DATASET EXCERPT:
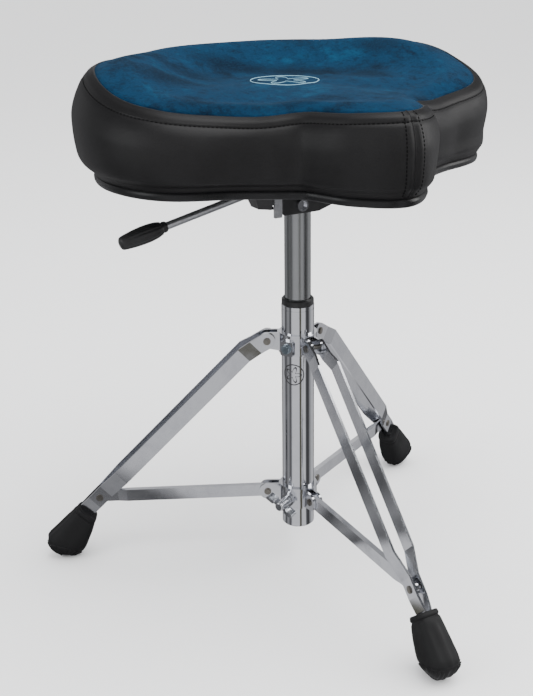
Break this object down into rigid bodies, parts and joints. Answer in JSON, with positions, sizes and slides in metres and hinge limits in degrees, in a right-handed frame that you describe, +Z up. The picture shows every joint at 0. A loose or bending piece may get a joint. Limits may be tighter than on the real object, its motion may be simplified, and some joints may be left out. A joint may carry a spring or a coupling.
{
  "type": "drum throne",
  "caption": "Saddle drum throne with a padded swivelling seat on a gas lift and a folding braced tripod base with rubber feet.",
  "frame": {"origin": "on the floor, on the column axis", "axes": "+Z up along the column; the nose of the saddle and the front leg point along -Y"},
  "size_m": [0.5054, 0.4818, 0.5522],
  "materials": {
    "chrome": "polished chrome plate",
    "cylinder_steel": "satin drawn steel",
    "zinc": "bright zinc plate",
    "bearing_steel": "ground steel",
    "mechanism_black": "black powder coat",
    "foot_rubber": "moulded matt rubber",
    "black_plastic": "moulded black plastic",
    "buffer_rubber": "moulded rubber",
    "board_wood": "raw plywood",
    "seat_vinyl": "black vinyl, fine grain",
    "welt_vinyl": "black vinyl cord",
    "top_velour": "brushed blue velour",
    "foam": "cut upholstery foam",
    "lining": "black non-woven lining"
  },
  "bodies": {
    "column": {"column_tube": "chrome", "guide_bush": "black_plastic", "base_plug": "zinc", "leg_hub": "chrome", "hub_clamp_screw": "zinc"},
    "lift_rod": {"piston_rod": "bearing_steel", "piston": "black_plastic", "thrust_washers": "bearing_steel", "thrust_balls": "bearing_steel", "bump_stop": "buffer_rubber", "rod_clip": "bearing_steel"},
    "seat": {"gas_cylinder": "cylinder_steel", "rod_guide": "bearing_steel", "cylinder_socket": "mechanism_black", "mechanism_channel": "mechanism_black", "channel_bolt": "chrome", "lever_guard_tab": "zinc", "lever_pin": "bearing_steel", "seat_plate": "mechanism_black", "plate_skirt": "mechanism_black", "plate_bolts": "zinc", "plate_washers": "zinc", "t_nuts": "zinc", "seat_board": "board_wood", "dust_cover": "lining", "seat_foam": "foam", "seat_side_cover": "seat_vinyl", "seat_top_panel": "top_velour", "seat_welt": "welt_vinyl"},
    "release_lever": {"lever_plate": "mechanism_black", "lever_rod": "zinc", "lever_grip": "black_plastic"},
    "valve": {"valve_button": "black_plastic"},
    "collar": {"brace_collar": "chrome", "collar_rivets": "chrome"},
    "wing": {"wing_bolt": "chrome"},
    "leg_front": {"leg_strip_front_a": "chrome", "leg_strip_front_b": "chrome", "pivot_rivet_front": "bearing_steel", "brace_rivet_front": "bearing_steel", "rubber_foot_front": "foot_rubber"},
    "brace_front": {"brace_front": "chrome"},
    "leg_left": {"leg_strip_left_a": "chrome", "leg_strip_left_b": "chrome", "pivot_rivet_left": "bearing_steel", "brace_rivet_left": "bearing_steel", "rubber_foot_left": "foot_rubber"},
    "brace_left": {"brace_left": "chrome"},
    "leg_right": {"leg_strip_right_a": "chrome", "leg_strip_right_b": "chrome", "pivot_rivet_right": "bearing_steel", "brace_rivet_right": "bearing_steel", "rubber_foot_right": "foot_rubber"},
    "brace_right": {"brace_right": "chrome"}
  },
  "joints": [
    {"name": "seat_swivel", "type": "hinge", "parent": "column", "child": "lift_rod", "pos_m": [0, 0, 0.05], "axis": [0, 0, 1], "continuous": true},
    {"name": "seat_height", "type": "slide", "parent": "lift_rod", "child": "seat", "axis": [0, 0, 1], "range_m": [-0.09, 0.04]},
    {"name": "lever_lift", "type": "hinge", "parent": "seat", "child": "release_lever", "pos_m": [-0.024, 0, 0.431], "axis": [0, 1, 0], "range_deg": [0, 6], "stiffness_Nm_per_rad": 1, "springref_deg": -8.59},
    {"name": "valve_press", "type": "slide", "parent": "seat", "child": "valve", "axis": [0, 0, -1], "range_m": [0, 0.0026]},
    {"name": "fold_collar", "type": "slide", "parent": "column", "child": "collar", "axis": [0, 0, 1], "range_m": [0, 0.1006]},
    {"name": "wing_bolt_turn", "type": "hinge", "parent": "collar", "child": "wing", "pos_m": [-0.02598, -0.015, 0.077], "axis": [-0.866, -0.5, 0], "continuous": true},
    {"name": "fold_leg_front", "type": "hinge", "parent": "column", "child": "leg_front", "pos_m": [0, -0.0328, 0.2584], "axis": [1, 0, 0], "range_deg": [0, 37.34]},
    {"name": "fold_brace_front", "type": "hinge", "parent": "collar", "child": "brace_front", "pos_m": [0, -0.0338, 0.0799], "axis": [1, 0, 0], "range_deg": [0, 76.9]},
    {"name": "fold_leg_left", "type": "hinge", "parent": "column", "child": "leg_left", "pos_m": [-0.02841, 0.0164, 0.2584], "axis": [-0.5, -0.866, 0], "range_deg": [0, 37.34]},
    {"name": "fold_brace_left", "type": "hinge", "parent": "collar", "child": "brace_left", "pos_m": [-0.02927, 0.0169, 0.0799], "axis": [-0.5, -0.866, 0], "range_deg": [0, 76.9]},
    {"name": "fold_leg_right", "type": "hinge", "parent": "column", "child": "leg_right", "pos_m": [0.02841, 0.0164, 0.2584], "axis": [-0.5, 0.866, 0], "range_deg": [0, 37.34]},
    {"name": "fold_brace_right", "type": "hinge", "parent": "collar", "child": "brace_right", "pos_m": [0.02927, 0.0169, 0.0799], "axis": [-0.5, 0.866, 0], "range_deg": [0, 76.9]}
  ],
  "couplings": [
    {"joint": "valve_press", "follows": "lever_lift", "m_per_rad": 0.023873},
    {"joint": "fold_leg_front", "follows": "fold_collar", "rad_per_m": 6.4751},
    {"joint": "fold_brace_front", "follows": "fold_collar", "rad_per_m": 13.338},
    {"joint": "fold_leg_left", "follows": "fold_collar", "rad_per_m": 6.4751},
    {"joint": "fold_brace_left", "follows": "fold_collar", "rad_per_m": 13.338},
    {"joint": "fold_leg_right", "follows": "fold_collar", "rad_per_m": 6.4751},
    {"joint": "fold_brace_right", "follows": "fold_collar", "rad_per_m": 13.338}
  ]
}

SHORT EXERCISE: Recite the full listing above exactly.

PROBLEM SOLUTION:
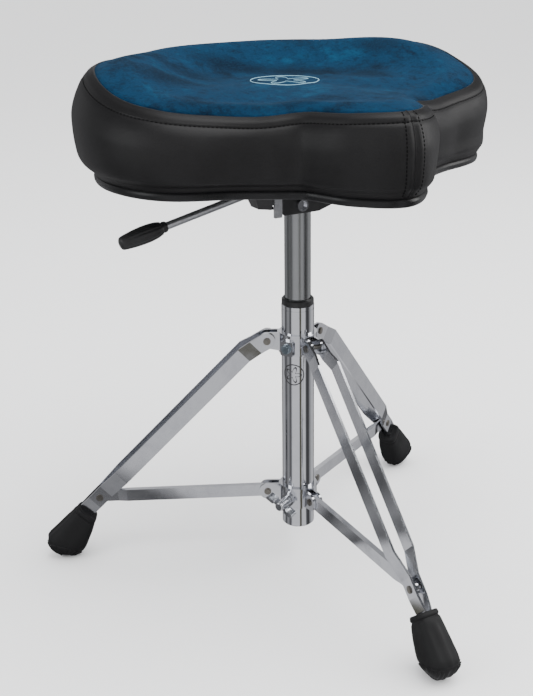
Break this object down into rigid bodies, parts and joints. Answer in JSON, with positions, sizes and slides in metres and hinge limits in degrees, in a right-handed frame that you describe, +Z up. The picture shows every joint at 0. A loose or bending piece may get a joint. Limits may be tighter than on the real object, its motion may be simplified, and some joints may be left out. A joint may carry a spring or a coupling.
{
  "type": "drum throne",
  "caption": "Saddle drum throne with a padded swivelling seat on a gas lift and a folding braced tripod base with rubber feet.",
  "frame": {"origin": "on the floor, on the column axis", "axes": "+Z up along the column; the nose of the saddle and the front leg point along -Y"},
  "size_m": [0.5054, 0.4818, 0.5522],
  "materials": {
    "chrome": "polished chrome plate",
    "cylinder_steel": "satin drawn steel",
    "zinc": "bright zinc plate",
    "bearing_steel": "ground steel",
    "mechanism_black": "black powder coat",
    "foot_rubber": "moulded matt rubber",
    "black_plastic": "moulded black plastic",
    "buffer_rubber": "moulded rubber",
    "board_wood": "raw plywood",
    "seat_vinyl": "black vinyl, fine grain",
    "welt_vinyl": "black vinyl cord",
    "top_velour": "brushed blue velour",
    "foam": "cut upholstery foam",
    "lining": "black non-woven lining"
  },
  "bodies": {
    "column": {"column_tube": "chrome", "guide_bush": "black_plastic", "base_plug": "zinc", "leg_hub": "chrome", "hub_clamp_screw": "zinc"},
    "lift_rod": {"piston_rod": "bearing_steel", "piston": "black_plastic", "thrust_washers": "bearing_steel", "thrust_balls": "bearing_steel", "bump_stop": "buffer_rubber", "rod_clip": "bearing_steel"},
    "seat": {"gas_cylinder": "cylinder_steel", "rod_guide": "bearing_steel", "cylinder_socket": "mechanism_black", "mechanism_channel": "mechanism_black", "channel_bolt": "chrome", "lever_guard_tab": "zinc", "lever_pin": "bearing_steel", "seat_plate": "mechanism_black", "plate_skirt": "mechanism_black", "plate_bolts": "zinc", "plate_washers": "zinc", "t_nuts": "zinc", "seat_board": "board_wood", "dust_cover": "lining", "seat_foam": "foam", "seat_side_cover": "seat_vinyl", "seat_top_panel": "top_velour", "seat_welt": "welt_vinyl"},
    "release_lever": {"lever_plate": "mechanism_black", "lever_rod": "zinc", "lever_grip": "black_plastic"},
    "valve": {"valve_button": "black_plastic"},
    "collar": {"brace_collar": "chrome", "collar_rivets": "chrome"},
    "wing": {"wing_bolt": "chrome"},
    "leg_front": {"leg_strip_front_a": "chrome", "leg_strip_front_b": "chrome", "pivot_rivet_front": "bearing_steel", "brace_rivet_front": "bearing_steel", "rubber_foot_front": "foot_rubber"},
    "brace_front": {"brace_front": "chrome"},
    "leg_left": {"leg_strip_left_a": "chrome", "leg_strip_left_b": "chrome", "pivot_rivet_left": "bearing_steel", "brace_rivet_left": "bearing_steel", "rubber_foot_left": "foot_rubber"},
    "brace_left": {"brace_left": "chrome"},
    "leg_right": {"leg_strip_right_a": "chrome", "leg_strip_right_b": "chrome", "pivot_rivet_right": "bearing_steel", "brace_rivet_right": "bearing_steel", "rubber_foot_right": "foot_rubber"},
    "brace_right": {"brace_right": "chrome"}
  },
  "joints": [
    {"name": "seat_swivel", "type": "hinge", "parent": "column", "child": "lift_rod", "pos_m": [0, 0, 0.05], "axis": [0, 0, 1], "continuous": true},
    {"name": "seat_height", "type": "slide", "parent": "lift_rod", "child": "seat", "axis": [0, 0, 1], "range_m": [-0.09, 0.04]},
    {"name": "lever_lift", "type": "hinge", "parent": "seat", "child": "release_lever", "pos_m": [-0.024, 0, 0.431], "axis": [0, 1, 0], "range_deg": [0, 6], "stiffness_Nm_per_rad": 1, "springref_deg": -8.59},
    {"name": "valve_press", "type": "slide", "parent": "seat", "child": "valve", "axis": [0, 0, -1], "range_m": [0, 0.0026]},
    {"name": "fold_collar", "type": "slide", "parent": "column", "child": "collar", "axis": [0, 0, 1], "range_m": [0, 0.1006]},
    {"name": "wing_bolt_turn", "type": "hinge", "parent": "collar", "child": "wing", "pos_m": [-0.02598, -0.015, 0.077], "axis": [-0.866, -0.5, 0], "continuous": true},
    {"name": "fold_leg_front", "type": "hinge", "parent": "column", "child": "leg_front", "pos_m": [0, -0.0328, 0.2584], "axis": [1, 0, 0], "range_deg": [0, 37.34]},
    {"name": "fold_brace_front", "type": "hinge", "parent": "collar", "child": "brace_front", "pos_m": [0, -0.0338, 0.0799], "axis": [1, 0, 0], "range_deg": [0, 76.9]},
    {"name": "fold_leg_left", "type": "hinge", "parent": "column", "child": "leg_left", "pos_m": [-0.02841, 0.0164, 0.2584], "axis": [-0.5, -0.866, 0], "range_deg": [0, 37.34]},
    {"name": "fold_brace_left", "type": "hinge", "parent": "collar", "child": "brace_left", "pos_m": [-0.02927, 0.0169, 0.0799], "axis": [-0.5, -0.866, 0], "range_deg": [0, 76.9]},
    {"name": "fold_leg_right", "type": "hinge", "parent": "column", "child": "leg_right", "pos_m": [0.02841, 0.0164, 0.2584], "axis": [-0.5, 0.866, 0], "range_deg": [0, 37.34]},
    {"name": "fold_brace_right", "type": "hinge", "parent": "collar", "child": "brace_right", "pos_m": [0.02927, 0.0169, 0.0799], "axis": [-0.5, 0.866, 0], "range_deg": [0, 76.9]}
  ],
  "couplings": [
    {"joint": "valve_press", "follows": "lever_lift", "m_per_rad": 0.023873},
    {"joint": "fold_leg_front", "follows": "fold_collar", "rad_per_m": 6.4751},
    {"joint": "fold_brace_front", "follows": "fold_collar", "rad_per_m": 13.338},
    {"joint": "fold_leg_left", "follows": "fold_collar", "rad_per_m": 6.4751},
    {"joint": "fold_brace_left", "follows": "fold_collar", "rad_per_m": 13.338},
    {"joint": "fold_leg_right", "follows": "fold_collar", "rad_per_m": 6.4751},
    {"joint": "fold_brace_right", "follows": "fold_collar", "rad_per_m": 13.338}
  ]
}